White House spokesman Ari Fleischer said Bush’s combative tone was not meant to invite attacks on Americans. “I think what the president was expressing there is his confidence in the men and women of the military to handle the military mission they still remain in the middle of,” Fleischer said.

But Sen. Frank Lautenberg, D-N.J., called the president’s language “irresponsible and inciteful.”

“I am shaking my head in disbelief,” Lautenberg said. “When I served in the Army in Europe during World War II, I never heard any military commander — let alone the commander in chief — invite enemies to attack U.S. troops.”

Rep. Dick Gephardt, D-Mo., said, “I have a message for the president: enough of the phony, macho rhetoric.”

“We should be focused on a long-term security plan that reduces the danger to our military personnel,” said Gephardt, who is running for president. “We need a serious attempt to develop a postwar plan for Iraq, and not more shoot-from-the-hip one-liners.”

Royal tribulations

Oh the poor dears. First Harry is denied permission to offer himself for abduction in Iraq. And now his brother William (Wills to you) has to deal with a Facebook hoax.

More than 45 members of Wills’s inner-circle were hoodwinked, including former classmates at St Andrews University and Eton College. In the past month the trickster has posted photos and messages to many of William’s friends.

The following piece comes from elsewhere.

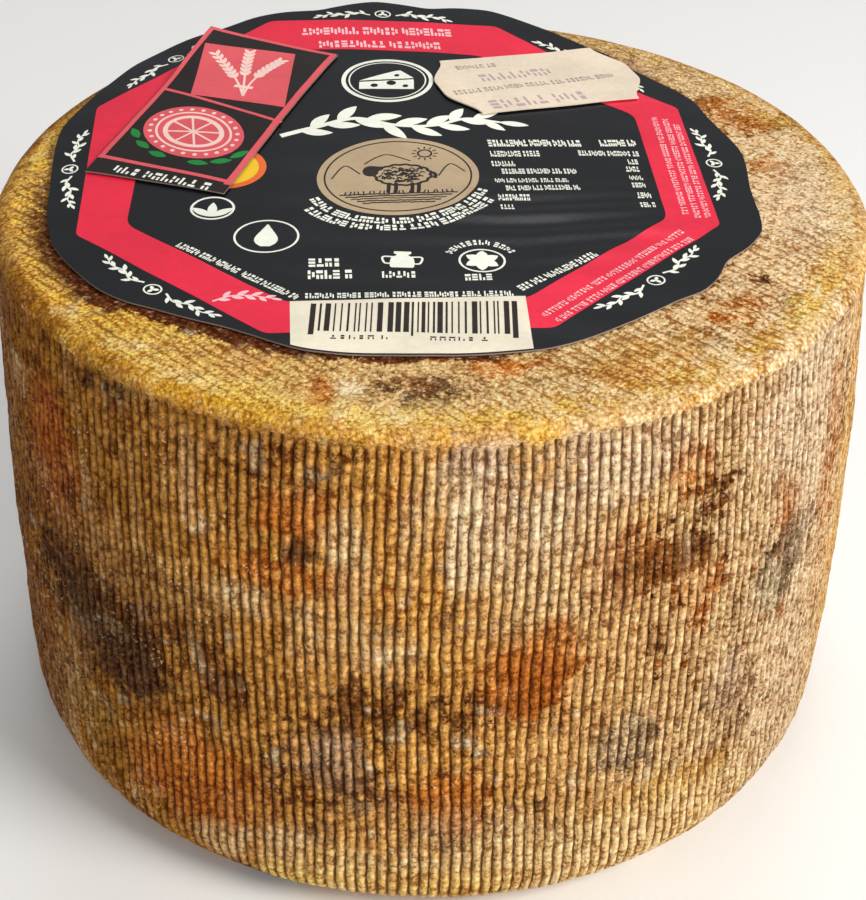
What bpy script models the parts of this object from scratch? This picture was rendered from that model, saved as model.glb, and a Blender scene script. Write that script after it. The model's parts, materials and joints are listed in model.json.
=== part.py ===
# Wheel of cured pressed cheese with a cloth-ribbed rind and three paper labels.
# Metres, +Z up. The wheel stands on its flat foot, centred on the origin, and
# its shown side faces -Y.

import math

import bmesh
import bpy
from mathutils import Matrix

# Wheel
WHEEL_HEIGHT = 0.1016
RIM_RADIUS = 0.075
FOOT_SPREAD = 0.035        # growth of the radius from rim to foot, as a share
BELLY = 0.020              # extra growth at mid-height, as a share
LIP_DROP = 0.0020          # height of the pressed lip above the ribs
LIP_INSET = 0.0030         # how far in from the rim the lip starts
FOOT_ROUND = 0.011         # radius of the bottom edge
FOOT_ANGLES = (40, 90)     # degrees round the bottom edge where it has corners
SIDE_BANDS = 3

# Ribs pressed in by the cloth
RIB_COUNT = 270
RIB_DEPTH = 0.0005
RIB_WANDER = 0.0005        # sideways wander of a rib along its height
RIBS_START = 1.3           # where the ribs reach full depth, in lip drops

# Unevenness of the pressed top and side
CROWN = 0.0007
SWELLING = 0.0050          # height of the swollen place on the top
SWELLING_AT = (-0.0264, 0.0446)
SWELLING_WIDTH = 0.0355
SWELLING_AT_RIM = 0.4      # share of the swelling that reaches the rim
SWELLING_FADES = 0.82      # share of the rim's radius where it starts to fade
TOP_DEPTH = 0.3            # share of the height that the top's unevenness reaches down
SIDE_WAVE = 0.00025
TOP_REACH = 0.060          # radius of the top's coarse middle
TOP_RINGS = (0.016, 0.032, 0.047, TOP_REACH)
TOP_SEGMENTS = 60

# Labels
PAPER = 0.0003
GAP = 0.0003
LABEL_CENTRE = (-0.0048, 0.0057)
LABEL_RADIUS = 0.0616
SCALLOPS = 16
SCALLOP_DEPTH = 0.0011
SCALLOP_TURN = math.radians(5.5)
LABEL_RINGS = 5
LABEL_SEGMENTS = 80
BACK_CURL = 0.0026         # how far the round label's back edge lifts
CURL_STARTS = 0.0406
CURL_LENGTH = 0.027

TAG_CENTRE = (-0.0398, 0.0213)
TAG_SIZE = (0.0265, 0.0540)
TAG_TURN = math.radians(-18.5)
TAG_GRID = (4, 7)
TAG_LIFT = 0.0022          # how far the tag's upper left corner lifts

STICKER_CENTRE = (0.0197, 0.0385)
STICKER_SIZE = (0.0320, 0.0220)
STICKER_POINT = 0.0042     # how far its two short ends bulge
STICKER_TURN = math.radians(21.7)
STICKER_GRID = (4, 6)


def clear_scene():
    for thing in list(bpy.data.objects):
        bpy.data.objects.remove(thing, do_unlink=True)


def smooth_step(value):
    value = min(max(value, 0.0), 1.0)
    return value * value * (3.0 - 2.0 * value)


def make_material(name, colour, roughness):
    material = bpy.data.materials.new(name)
    material.use_nodes = True
    shader = material.node_tree.nodes["Principled BSDF"]
    shader.inputs["Base Color"].default_value = (*colour, 1.0)
    shader.inputs["Roughness"].default_value = roughness
    shader.inputs["Metallic"].default_value = 0.0
    return material


# Surface heights

def side_radius(height):
    """Radius of the side before the ribs, at a height above the foot."""
    share = min(max(height / WHEEL_HEIGHT, 0.0), 1.0)
    return RIM_RADIUS * (1 + FOOT_SPREAD * (1 - share) + BELLY * 4 * share * (1 - share))


def swelling(x, y):
    across = (x - SWELLING_AT[0]) ** 2 + (y - SWELLING_AT[1]) ** 2
    return SWELLING * math.exp(-across / (2 * SWELLING_WIDTH ** 2))


def rise(x, y):
    """Height of the top above a flat plane at WHEEL_HEIGHT, before the edge's round."""
    out = math.hypot(x, y)
    near_rim = smooth_step((out / RIM_RADIUS - SWELLING_FADES) / (1 - SWELLING_FADES))
    kept = 1 - (1 - SWELLING_AT_RIM) * near_rim
    return CROWN * (1 - (out / RIM_RADIUS) ** 2) + kept * swelling(x, y)


def paper_height(x, y):
    """Underside of the round label, which bridges what it lies on and curls up behind."""
    out = math.hypot(x, y) / RIM_RADIUS
    curl = min(max((y - CURL_STARTS) / CURL_LENGTH, 0.0), 1.0) ** 2
    flat = WHEEL_HEIGHT + CROWN * (1 - out ** 2) + swelling(x, y)
    return flat + BACK_CURL * curl + GAP


# Wheel

def side_profile():
    """Outline of the side at +X, from the inside of the lip down to the foot."""
    lip_out = side_radius(WHEEL_HEIGHT - LIP_DROP)
    points = [(RIM_RADIUS - LIP_INSET, WHEEL_HEIGHT)]
    points.append((RIM_RADIUS - 0.3 * LIP_INSET, WHEEL_HEIGHT - 0.18 * LIP_DROP))
    points.append((lip_out + RIB_DEPTH, WHEEL_HEIGHT - 0.75 * LIP_DROP))
    rib_top = WHEEL_HEIGHT - RIBS_START * LIP_DROP
    for step in range(SIDE_BANDS + 1):
        height = rib_top + (FOOT_ROUND - rib_top) * step / SIDE_BANDS
        points.append((side_radius(height), height))
    middle = side_radius(FOOT_ROUND) - FOOT_ROUND
    for angle in FOOT_ANGLES:
        turn = math.radians(angle)
        points.append((middle + FOOT_ROUND * math.cos(turn), FOOT_ROUND * (1 - math.sin(turn))))
    return points


def turned_mesh(name, points, steps, collection):
    """A profile turned round Z with a Screw modifier, which is then applied."""
    mesh = bpy.data.meshes.new(name)
    edges = [(i, i + 1) for i in range(len(points) - 1)]
    mesh.from_pydata([(radius, 0.0, height) for radius, height in points], edges, [])
    turned = bpy.data.objects.new(name, mesh)
    collection.objects.link(turned)
    screw = turned.modifiers.new("turn", "SCREW")
    screw.steps = steps
    screw.render_steps = steps
    screw.use_merge_vertices = True
    screw.merge_threshold = 0.00001
    bpy.context.view_layer.objects.active = turned
    bpy.ops.object.modifier_apply(modifier="turn")
    return turned


def rim_loop(bm, radius):
    """Boundary edges whose two ends lie at a radius from the axis."""
    def at_radius(vertex):
        return abs(math.hypot(vertex.co.x, vertex.co.y) - radius) < 1e-5

    return [edge for edge in bm.edges if edge.is_boundary and all(at_radius(v) for v in edge.verts)]


def rib_relief(angle, height):
    """Depth of a groove at an angle and height: nothing on the lip and on the foot."""
    groove = 0.5 - 0.5 * math.cos(RIB_COUNT * angle)
    below_lip = smooth_step((WHEEL_HEIGHT - LIP_DROP - height) / ((RIBS_START - 1) * LIP_DROP))
    above_foot = smooth_step(height / (0.35 * FOOT_ROUND))
    return RIB_DEPTH * groove * below_lip * above_foot


def shape_rind(vertex):
    """Presses ribs into the side and lets the top and side go uneven."""
    x, y, height = vertex.co
    out = math.hypot(x, y)
    if out < 1e-6:
        vertex.co.z = height + rise(x, y)
        return
    angle = math.atan2(y, x)
    if height > 1e-5:
        wave = math.sin(2 * angle + 0.7) + 0.6 * math.sin(5 * angle + 40 * height)
        out += SIDE_WAVE * wave * smooth_step(out / RIM_RADIUS) - rib_relief(angle, height)
        wander = math.sin(3 * angle + 55 * height) * smooth_step(height / WHEEL_HEIGHT * 4)
        angle += RIB_WANDER * wander / RIM_RADIUS
    lift = rise(out * math.cos(angle), out * math.sin(angle))
    near_top = smooth_step((height / WHEEL_HEIGHT - 1 + TOP_DEPTH) / TOP_DEPTH)
    vertex.co = (out * math.cos(angle), out * math.sin(angle), height + lift * near_top)


def make_wheel(collection):
    points = side_profile()
    side = turned_mesh("cheese_wheel", points, 2 * RIB_COUNT, collection)
    top_points = [(radius, WHEEL_HEIGHT) for radius in (0.0, *TOP_RINGS)]
    top = turned_mesh("top_middle", top_points, TOP_SEGMENTS, collection)
    bm = bmesh.new()
    bm.from_mesh(side.data)
    bm.from_mesh(top.data)
    bpy.data.objects.remove(top, do_unlink=True)
    bmesh.ops.remove_doubles(bm, verts=bm.verts, dist=1e-6)
    foot = rim_loop(bm, points[-1][0])
    bmesh.ops.contextual_create(bm, geom=foot)
    shoulder = rim_loop(bm, points[0][0]) + rim_loop(bm, TOP_REACH)
    bmesh.ops.bridge_loops(bm, edges=shoulder)
    for vertex in bm.verts:
        shape_rind(vertex)
    bmesh.ops.recalc_face_normals(bm, faces=bm.faces)
    bm.to_mesh(side.data)
    bm.free()
    side.data.shade_smooth()
    side.data.set_sharp_from_angle(angle=math.radians(60))
    side.data.materials.append(make_material("rind", (0.36, 0.21, 0.09), 0.78))
    return side


# Labels

def thicken(thing):
    """Paper thickness, added on top of the modelled underside."""
    solid = thing.modifiers.new("paper", "SOLIDIFY")
    solid.thickness = PAPER
    solid.offset = 1.0


def finish_label(name, bm, material, collection):
    mesh = bpy.data.meshes.new(name)
    bmesh.ops.recalc_face_normals(bm, faces=bm.faces)
    if sum(face.normal.z for face in bm.faces) < 0:
        bmesh.ops.reverse_faces(bm, faces=bm.faces)
    bm.to_mesh(mesh)
    bm.free()
    label = bpy.data.objects.new(name, mesh)
    collection.objects.link(label)
    thicken(label)
    mesh.materials.append(material)
    return label


def scalloped_radius(angle):
    return LABEL_RADIUS + SCALLOP_DEPTH * math.cos(SCALLOPS * (angle - SCALLOP_TURN))


def make_round_label(collection):
    """Disc of paper with a scalloped edge, laid over the top."""
    rings = [(ring / LABEL_RINGS, 0.0) for ring in range(LABEL_RINGS + 1)]
    disc = turned_mesh("label_disc", rings, LABEL_SEGMENTS, collection)
    bm = bmesh.new()
    bm.from_mesh(disc.data)
    bpy.data.objects.remove(disc, do_unlink=True)
    bmesh.ops.remove_doubles(bm, verts=bm.verts, dist=1e-5)
    for vertex in bm.verts:
        share = math.hypot(vertex.co.x, vertex.co.y)
        angle = math.atan2(vertex.co.y, vertex.co.x)
        edge = LABEL_RADIUS + (scalloped_radius(angle) - LABEL_RADIUS) * share ** 4
        x = LABEL_CENTRE[0] + share * edge * math.cos(angle)
        y = LABEL_CENTRE[1] + share * edge * math.sin(angle)
        vertex.co = (x, y, paper_height(x, y))
    paper = make_material("round_label_print", (0.012, 0.014, 0.022), 0.30)
    return finish_label("round_label", bm, paper, collection)


def grid_sheet(cells, size):
    """Flat grid centred on the origin, with cells along X and Y."""
    bm = bmesh.new()
    bmesh.ops.create_grid(bm, x_segments=cells[0], y_segments=cells[1], size=0.5)
    bmesh.ops.scale(bm, vec=(size[0], size[1], 1.0), verts=bm.verts)
    return bm


def lay_on_label(bm, centre, turn, lift):
    """Turns a sheet, moves it to its centre and drapes it over the round label."""
    local = [vertex.co.copy() for vertex in bm.verts]
    place = Matrix.Translation((*centre, 0.0)) @ Matrix.Rotation(turn, 4, "Z")
    bmesh.ops.transform(bm, matrix=place, verts=bm.verts)
    for vertex, before in zip(bm.verts, local):
        base = paper_height(vertex.co.x, vertex.co.y) + PAPER + GAP
        vertex.co.z = base + lift(before.x, before.y)


def tag_lift(x, y):
    """Lift of the tag towards its upper left corner."""
    left = 0.5 - x / TAG_SIZE[0]
    up = smooth_step((y / TAG_SIZE[1] - 0.05) / 0.45)
    return TAG_LIFT * left ** 2 * up


def make_square_tag(collection):
    bm = grid_sheet(TAG_GRID, TAG_SIZE)
    lay_on_label(bm, TAG_CENTRE, TAG_TURN, tag_lift)
    paper = make_material("tag_print", (0.030, 0.018, 0.018), 0.38)
    return finish_label("square_tag", bm, paper, collection)


def make_date_sticker(collection):
    """Small sticker whose short ends bulge to blunt points."""
    bm = grid_sheet(STICKER_GRID, STICKER_SIZE)
    for vertex in bm.verts:
        across = abs(vertex.co.y) / (0.5 * STICKER_SIZE[1])
        bulge = STICKER_POINT * smooth_step(1.25 * (1 - across))
        vertex.co.x += 2 * vertex.co.x / STICKER_SIZE[0] * bulge
    lay_on_label(bm, STICKER_CENTRE, STICKER_TURN, lambda x, y: 0.0)
    paper = make_material("sticker_paper", (0.72, 0.66, 0.58), 0.55)
    return finish_label("date_sticker", bm, paper, collection)


def build():
    clear_scene()
    cheese = bpy.data.collections.new("cheese wheel")
    bpy.context.scene.collection.children.link(cheese)
    make_wheel(cheese)
    make_round_label(cheese)
    make_square_tag(cheese)
    make_date_sticker(cheese)


build()
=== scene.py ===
# A cured pressed cheese wheel: ribbed rind, printed paper labels, soft studio light.
import itertools
import json
import math
import random

import bpy
import numpy as np
from mathutils import Matrix, Vector

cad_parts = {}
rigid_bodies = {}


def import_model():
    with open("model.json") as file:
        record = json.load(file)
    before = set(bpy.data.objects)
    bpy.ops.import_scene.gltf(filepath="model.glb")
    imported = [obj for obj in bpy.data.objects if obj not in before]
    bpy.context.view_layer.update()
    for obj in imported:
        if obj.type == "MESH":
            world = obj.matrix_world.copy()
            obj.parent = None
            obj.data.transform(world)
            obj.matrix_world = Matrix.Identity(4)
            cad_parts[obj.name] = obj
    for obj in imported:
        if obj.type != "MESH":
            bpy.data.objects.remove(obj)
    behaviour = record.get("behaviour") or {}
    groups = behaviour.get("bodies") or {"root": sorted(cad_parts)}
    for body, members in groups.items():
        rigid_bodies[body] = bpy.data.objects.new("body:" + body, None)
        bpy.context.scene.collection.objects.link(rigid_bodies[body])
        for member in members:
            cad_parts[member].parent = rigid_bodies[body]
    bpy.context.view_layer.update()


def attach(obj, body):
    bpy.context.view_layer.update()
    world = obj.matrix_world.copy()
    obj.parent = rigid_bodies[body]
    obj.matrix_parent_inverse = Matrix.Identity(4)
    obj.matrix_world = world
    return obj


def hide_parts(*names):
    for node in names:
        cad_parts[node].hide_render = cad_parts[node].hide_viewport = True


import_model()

mm = 0.001

# The wheel's own shape, the same sizes as its solid.
wheel = {
    "height": 101.6 * mm,
    "rim": 75.0 * mm,
    "footSpread": 0.035,
    "belly": 0.020,
    "footRound": 11.0 * mm,
    "lipDrop": 2.0 * mm,
    "lipInset": 3.0 * mm,
    "ribs": 270,
    "ribDepth": 0.58 * mm,
    "ribWander": 0.50 * mm,
    "crown": 0.7 * mm,
    "swelling": 5.0 * mm,
    "swellingAt": (-26.4 * mm, 44.6 * mm),
    "swellingWidth": 35.5 * mm,
    "swellingAtRim": 0.4,
    "sideWave": 0.25 * mm,
}


# Small helpers

def makeActive(thing):
    for other in bpy.context.view_layer.objects:
        other.select_set(False)
    thing.select_set(True)
    bpy.context.view_layer.objects.active = thing


def startEdit(piece):
    makeActive(piece)
    bpy.ops.object.mode_set(mode="EDIT")
    bpy.ops.mesh.select_all(action="SELECT")


def endEdit():
    bpy.ops.object.mode_set(mode="OBJECT")


def smoothStep(low, high, value):
    share = np.clip((value - low) / (high - low), 0.0, 1.0)
    return share * share * (3.0 - 2.0 * share)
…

Daily Mirror, May 16, 2007

Shocking. Er, tut, tut.

Join the Marines, see the world

A new kind of user-generated content — video from a US Humvee on patrol on a dirt road in Iraq. Contains strong language and is best avoided by readers with sensitive dispositions. But it provides a vivid illustration of why US military power is so impotent in Iraq. This is what Donald Rumsfeld & Co never reckoned with.


The Blair legacy

This week’s Private Eye cover. Says it all, really. And yet, if it weren’t for Iraq, he would probably be remembered as a great reforming Prime Minister. As the man said, all political careers end in failure.